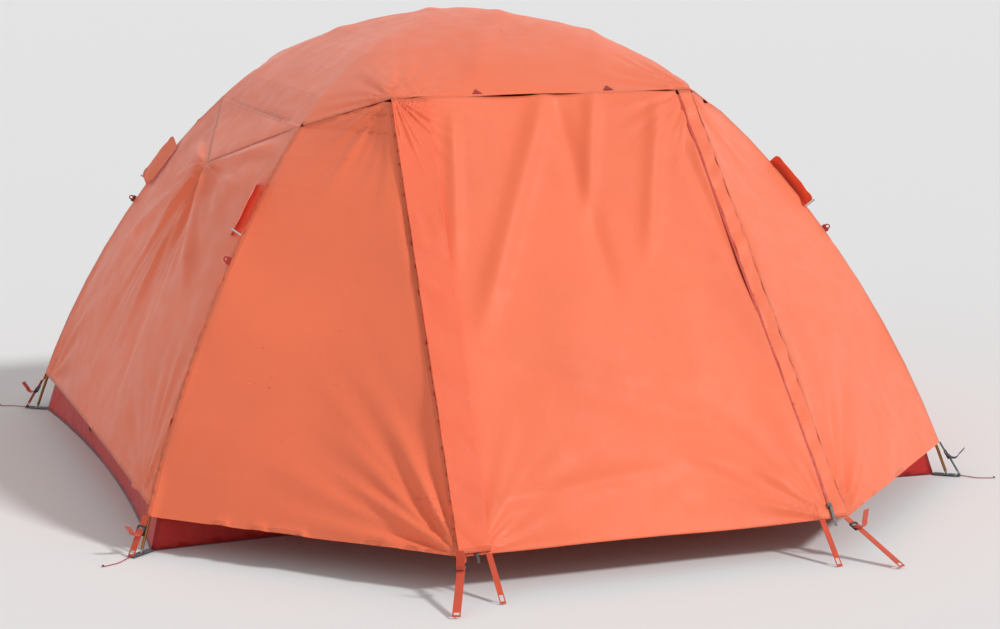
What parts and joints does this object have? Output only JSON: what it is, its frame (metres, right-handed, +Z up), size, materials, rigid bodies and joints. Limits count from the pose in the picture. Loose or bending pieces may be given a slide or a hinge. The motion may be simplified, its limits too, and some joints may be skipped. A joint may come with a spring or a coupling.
{
  "type": "dome tent",
  "caption": "Free-standing dome tent: crossed bent poles, hung inner tent with bathtub floor, and an orange fly with zipped vestibules and propped vents.",
  "frame": {"origin": "on the ground at the centre of the tent", "axes": "+X along the sleeping length, front door at -Y, +Z up"},
  "size_m": [2.569, 3.309, 1.3183],
  "materials": {
    "fly": "coated ripstop, light orange",
    "fly_flap": "coated ripstop, deeper orange",
    "zip_coil": "nylon coil on woven tape",
    "slider": "black cast slider with a woven pull",
    "pole": "bronze anodised tube",
    "pole_insert": "bare drawn tube",
    "pole_tip": "turned",
    "elastic": "braided elastic cord",
    "inner_wall": "breathable fabric and mesh",
    "inner_mesh": "fine insect mesh",
    "inner_web": "woven webbing",
    "floor_cloth": "coated floor cloth, red",
    "footprint_cloth": "coated ground cloth, blue grey",
    "clip": "moulded acetal",
    "eyelet": "rolled eyelet",
    "web_orange": "flat woven webbing",
    "web_navy": "flat woven webbing",
    "web_red": "narrow woven tape",
    "buckle": "moulded ladder lock",
    "strut": "pale stiffener rod with a dark cap",
    "peg_cord": "thin braided cord",
    "knot": "tied and sealed cord end"
  },
  "bodies": {
    "tent": {"main_pole_upper": "pole", "main_pole_lower": "pole", "brow_pole": "pole", "pole_inserts": "pole_insert", "shock_cords": "elastic", "pole_tips": "pole_tip", "fly_roof": "fly", "fly_end_right": "fly", "fly_end_left": "fly", "fly_side_front_left": "fly", "fly_side_front_right": "fly", "fly_side_back_left": "fly", "fly_side_back_right": "fly", "fly_zip_bands": "fly", "fly_zip_coils": "zip_coil", "inner_end_left": "inner_wall", "inner_end_right": "inner_wall", "inner_front": "inner_wall", "inner_back": "inner_wall", "bathtub_floor": "floor_cloth", "footprint": "footprint_cloth", "pole_clips": "clip", "clip_tabs": "inner_web", "crown_hook": "inner_web", "corner_tabs": "inner_web", "corner_grommets": "eyelet", "corner_straps_left": "web_orange", "corner_straps_right": "web_navy", "strap_buckles": "buckle", "vestibule_straps": "web_orange", "guy_out_tabs": "web_red", "end_hem_loops": "web_red", "peg_cord_front_left": "peg_cord", "peg_cord_front_right": "peg_cord", "peg_cord_back_left": "peg_cord", "peg_cord_back_right": "peg_cord", "peg_cord_knots": "knot"},
    "front_door_panel": {"front_door": "fly", "front_door_coils": "zip_coil", "front_storm_flap": "fly_flap", "front_door_loops": "web_orange"},
    "back_door_panel": {"back_door": "fly", "back_door_coils": "zip_coil", "back_storm_flap": "fly_flap", "back_door_loops": "web_orange"},
    "inner_front_panel": {"inner_door_front": "inner_mesh"},
    "inner_back_panel": {"inner_door_back": "inner_mesh"},
    "slider_front_left": {"front_slider_left": "slider"},
    "hood_front_left": {"vent_hood_front_left": "fly"},
    "strut_front_left": {"vent_strut_front_left": "strut"},
    "slider_front_right": {"front_slider_right": "slider"},
    "hood_front_right": {"vent_hood_front_right": "fly"},
    "strut_front_right": {"vent_strut_front_right": "strut"},
    "slider_back_left": {"back_slider_left": "slider"},
    "hood_back_left": {"vent_hood_back_left": "fly"},
    "strut_back_left": {"vent_strut_back_left": "strut"},
    "slider_back_right": {"back_slider_right": "slider"},
    "hood_back_right": {"vent_hood_back_right": "fly"},
    "strut_back_right": {"vent_strut_back_right": "strut"}
  },
  "joints": [
    {"name": "front_door_lift", "type": "hinge", "parent": "tent", "child": "front_door_panel", "pos_m": [0, -0.67992, 1.11654], "axis": [-1, 0, 0], "range_deg": [0, 90]},
    {"name": "back_door_lift", "type": "hinge", "parent": "tent", "child": "back_door_panel", "pos_m": [0, 0.67992, 1.11654], "axis": [1, 0, 0], "range_deg": [0, 90]},
    {"name": "slider_front_right_slide", "type": "slide", "parent": "front_door_panel", "child": "slider_front_right", "axis": [-0.069, 0.6178, 0.7833], "range_m": [0, 1.2365]},
    {"name": "slider_front_left_slide", "type": "slide", "parent": "front_door_panel", "child": "slider_front_left", "axis": [0.069, 0.6178, 0.7833], "range_m": [0, 1.2365]},
    {"name": "slider_back_left_slide", "type": "slide", "parent": "back_door_panel", "child": "slider_back_left", "axis": [0.069, -0.6178, 0.7833], "range_m": [0, 1.2365]},
    {"name": "slider_back_right_slide", "type": "slide", "parent": "back_door_panel", "child": "slider_back_right", "axis": [-0.069, -0.6178, 0.7833], "range_m": [0, 1.2365]},
    {"name": "inner_front_swing", "type": "hinge", "parent": "tent", "child": "inner_front_panel", "pos_m": [-0.43, -0.47208, 0.485], "axis": [0, 0, 1], "range_deg": [0, 90]},
    {"name": "inner_back_swing", "type": "hinge", "parent": "tent", "child": "inner_back_panel", "pos_m": [0.43, 0.47208, 0.485], "axis": [0, 0, 1], "range_deg": [0, 90]},
    {"name": "hood_front_right_close", "type": "hinge", "parent": "tent", "child": "hood_front_right", "pos_m": [0.80647, -0.53296, 0.81566], "axis": [0.5258, -0.3967, -0.7524], "range_deg": [0, 19]},
    {"name": "strut_front_right_fold", "type": "hinge", "parent": "tent", "child": "strut_front_right", "pos_m": [0.83496, -0.62022, 0.76715], "axis": [0.3044, 0.9138, -0.2691], "range_deg": [0, 84]},
    {"name": "hood_front_left_close", "type": "hinge", "parent": "tent", "child": "hood_front_left", "pos_m": [-0.80647, -0.53296, 0.81566], "axis": [0.5258, 0.3967, 0.7524], "range_deg": [0, 19]},
    {"name": "strut_front_left_fold", "type": "hinge", "parent": "tent", "child": "strut_front_left", "pos_m": [-0.83496, -0.62022, 0.76715], "axis": [0.3044, -0.9138, 0.2691], "range_deg": [0, 84]},
    {"name": "hood_back_left_close", "type": "hinge", "parent": "tent", "child": "hood_back_left", "pos_m": [-0.80647, 0.53296, 0.81566], "axis": [-0.5258, 0.3967, -0.7524], "range_deg": [0, 19]},
    {"name": "strut_back_left_fold", "type": "hinge", "parent": "tent", "child": "strut_back_left", "pos_m": [-0.83496, 0.62022, 0.76715], "axis": [-0.3044, -0.9138, -0.2691], "range_deg": [0, 84]},
    {"name": "hood_back_right_close", "type": "hinge", "parent": "tent", "child": "hood_back_right", "pos_m": [0.80647, 0.53296, 0.81566], "axis": [-0.5258, -0.3967, 0.7524], "range_deg": [0, 19]},
    {"name": "strut_back_right_fold", "type": "hinge", "parent": "tent", "child": "strut_back_right", "pos_m": [0.83496, 0.62022, 0.76715], "axis": [-0.3044, 0.9138, 0.2691], "range_deg": [0, 84]}
  ],
  "couplings": [
    {"joint": "strut_front_right_fold", "follows": "hood_front_right_close", "ratio": 4.4211},
    {"joint": "strut_front_left_fold", "follows": "hood_front_left_close", "ratio": 4.4211},
    {"joint": "strut_back_left_fold", "follows": "hood_back_left_close", "ratio": 4.4211},
    {"joint": "strut_back_right_fold", "follows": "hood_back_right_close", "ratio": 4.4211}
  ]
}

........

**Problem description**
Write out the entire listing exactly.

**Output below**
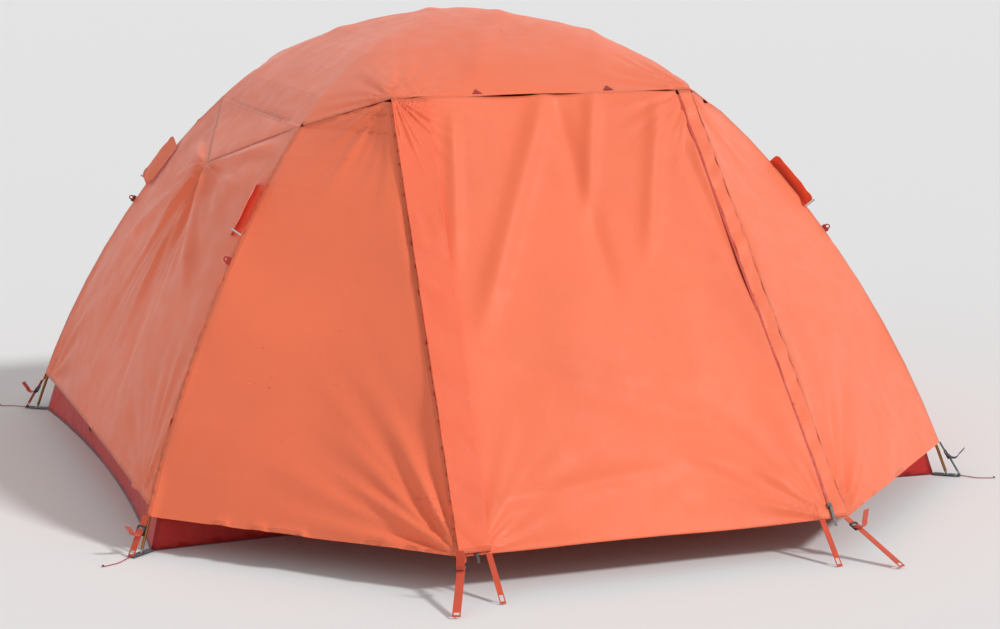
What parts and joints does this object have? Output only JSON: what it is, its frame (metres, right-handed, +Z up), size, materials, rigid bodies and joints. Limits count from the pose in the picture. Loose or bending pieces may be given a slide or a hinge. The motion may be simplified, its limits too, and some joints may be skipped. A joint may come with a spring or a coupling.
{
  "type": "dome tent",
  "caption": "Free-standing dome tent: crossed bent poles, hung inner tent with bathtub floor, and an orange fly with zipped vestibules and propped vents.",
  "frame": {"origin": "on the ground at the centre of the tent", "axes": "+X along the sleeping length, front door at -Y, +Z up"},
  "size_m": [2.569, 3.309, 1.3183],
  "materials": {
    "fly": "coated ripstop, light orange",
    "fly_flap": "coated ripstop, deeper orange",
    "zip_coil": "nylon coil on woven tape",
    "slider": "black cast slider with a woven pull",
    "pole": "bronze anodised tube",
    "pole_insert": "bare drawn tube",
    "pole_tip": "turned",
    "elastic": "braided elastic cord",
    "inner_wall": "breathable fabric and mesh",
    "inner_mesh": "fine insect mesh",
    "inner_web": "woven webbing",
    "floor_cloth": "coated floor cloth, red",
    "footprint_cloth": "coated ground cloth, blue grey",
    "clip": "moulded acetal",
    "eyelet": "rolled eyelet",
    "web_orange": "flat woven webbing",
    "web_navy": "flat woven webbing",
    "web_red": "narrow woven tape",
    "buckle": "moulded ladder lock",
    "strut": "pale stiffener rod with a dark cap",
    "peg_cord": "thin braided cord",
    "knot": "tied and sealed cord end"
  },
  "bodies": {
    "tent": {"main_pole_upper": "pole", "main_pole_lower": "pole", "brow_pole": "pole", "pole_inserts": "pole_insert", "shock_cords": "elastic", "pole_tips": "pole_tip", "fly_roof": "fly", "fly_end_right": "fly", "fly_end_left": "fly", "fly_side_front_left": "fly", "fly_side_front_right": "fly", "fly_side_back_left": "fly", "fly_side_back_right": "fly", "fly_zip_bands": "fly", "fly_zip_coils": "zip_coil", "inner_end_left": "inner_wall", "inner_end_right": "inner_wall", "inner_front": "inner_wall", "inner_back": "inner_wall", "bathtub_floor": "floor_cloth", "footprint": "footprint_cloth", "pole_clips": "clip", "clip_tabs": "inner_web", "crown_hook": "inner_web", "corner_tabs": "inner_web", "corner_grommets": "eyelet", "corner_straps_left": "web_orange", "corner_straps_right": "web_navy", "strap_buckles": "buckle", "vestibule_straps": "web_orange", "guy_out_tabs": "web_red", "end_hem_loops": "web_red", "peg_cord_front_left": "peg_cord", "peg_cord_front_right": "peg_cord", "peg_cord_back_left": "peg_cord", "peg_cord_back_right": "peg_cord", "peg_cord_knots": "knot"},
    "front_door_panel": {"front_door": "fly", "front_door_coils": "zip_coil", "front_storm_flap": "fly_flap", "front_door_loops": "web_orange"},
    "back_door_panel": {"back_door": "fly", "back_door_coils": "zip_coil", "back_storm_flap": "fly_flap", "back_door_loops": "web_orange"},
    "inner_front_panel": {"inner_door_front": "inner_mesh"},
    "inner_back_panel": {"inner_door_back": "inner_mesh"},
    "slider_front_left": {"front_slider_left": "slider"},
    "hood_front_left": {"vent_hood_front_left": "fly"},
    "strut_front_left": {"vent_strut_front_left": "strut"},
    "slider_front_right": {"front_slider_right": "slider"},
    "hood_front_right": {"vent_hood_front_right": "fly"},
    "strut_front_right": {"vent_strut_front_right": "strut"},
    "slider_back_left": {"back_slider_left": "slider"},
    "hood_back_left": {"vent_hood_back_left": "fly"},
    "strut_back_left": {"vent_strut_back_left": "strut"},
    "slider_back_right": {"back_slider_right": "slider"},
    "hood_back_right": {"vent_hood_back_right": "fly"},
    "strut_back_right": {"vent_strut_back_right": "strut"}
  },
  "joints": [
    {"name": "front_door_lift", "type": "hinge", "parent": "tent", "child": "front_door_panel", "pos_m": [0, -0.67992, 1.11654], "axis": [-1, 0, 0], "range_deg": [0, 90]},
    {"name": "back_door_lift", "type": "hinge", "parent": "tent", "child": "back_door_panel", "pos_m": [0, 0.67992, 1.11654], "axis": [1, 0, 0], "range_deg": [0, 90]},
    {"name": "slider_front_right_slide", "type": "slide", "parent": "front_door_panel", "child": "slider_front_right", "axis": [-0.069, 0.6178, 0.7833], "range_m": [0, 1.2365]},
    {"name": "slider_front_left_slide", "type": "slide", "parent": "front_door_panel", "child": "slider_front_left", "axis": [0.069, 0.6178, 0.7833], "range_m": [0, 1.2365]},
    {"name": "slider_back_left_slide", "type": "slide", "parent": "back_door_panel", "child": "slider_back_left", "axis": [0.069, -0.6178, 0.7833], "range_m": [0, 1.2365]},
    {"name": "slider_back_right_slide", "type": "slide", "parent": "back_door_panel", "child": "slider_back_right", "axis": [-0.069, -0.6178, 0.7833], "range_m": [0, 1.2365]},
    {"name": "inner_front_swing", "type": "hinge", "parent": "tent", "child": "inner_front_panel", "pos_m": [-0.43, -0.47208, 0.485], "axis": [0, 0, 1], "range_deg": [0, 90]},
    {"name": "inner_back_swing", "type": "hinge", "parent": "tent", "child": "inner_back_panel", "pos_m": [0.43, 0.47208, 0.485], "axis": [0, 0, 1], "range_deg": [0, 90]},
    {"name": "hood_front_right_close", "type": "hinge", "parent": "tent", "child": "hood_front_right", "pos_m": [0.80647, -0.53296, 0.81566], "axis": [0.5258, -0.3967, -0.7524], "range_deg": [0, 19]},
    {"name": "strut_front_right_fold", "type": "hinge", "parent": "tent", "child": "strut_front_right", "pos_m": [0.83496, -0.62022, 0.76715], "axis": [0.3044, 0.9138, -0.2691], "range_deg": [0, 84]},
    {"name": "hood_front_left_close", "type": "hinge", "parent": "tent", "child": "hood_front_left", "pos_m": [-0.80647, -0.53296, 0.81566], "axis": [0.5258, 0.3967, 0.7524], "range_deg": [0, 19]},
    {"name": "strut_front_left_fold", "type": "hinge", "parent": "tent", "child": "strut_front_left", "pos_m": [-0.83496, -0.62022, 0.76715], "axis": [0.3044, -0.9138, 0.2691], "range_deg": [0, 84]},
    {"name": "hood_back_left_close", "type": "hinge", "parent": "tent", "child": "hood_back_left", "pos_m": [-0.80647, 0.53296, 0.81566], "axis": [-0.5258, 0.3967, -0.7524], "range_deg": [0, 19]},
    {"name": "strut_back_left_fold", "type": "hinge", "parent": "tent", "child": "strut_back_left", "pos_m": [-0.83496, 0.62022, 0.76715], "axis": [-0.3044, -0.9138, -0.2691], "range_deg": [0, 84]},
    {"name": "hood_back_right_close", "type": "hinge", "parent": "tent", "child": "hood_back_right", "pos_m": [0.80647, 0.53296, 0.81566], "axis": [-0.5258, -0.3967, 0.7524], "range_deg": [0, 19]},
    {"name": "strut_back_right_fold", "type": "hinge", "parent": "tent", "child": "strut_back_right", "pos_m": [0.83496, 0.62022, 0.76715], "axis": [-0.3044, 0.9138, 0.2691], "range_deg": [0, 84]}
  ],
  "couplings": [
    {"joint": "strut_front_right_fold", "follows": "hood_front_right_close", "ratio": 4.4211},
    {"joint": "strut_front_left_fold", "follows": "hood_front_left_close", "ratio": 4.4211},
    {"joint": "strut_back_left_fold", "follows": "hood_back_left_close", "ratio": 4.4211},
    {"joint": "strut_back_right_fold", "follows": "hood_back_right_close", "ratio": 4.4211}
  ]
}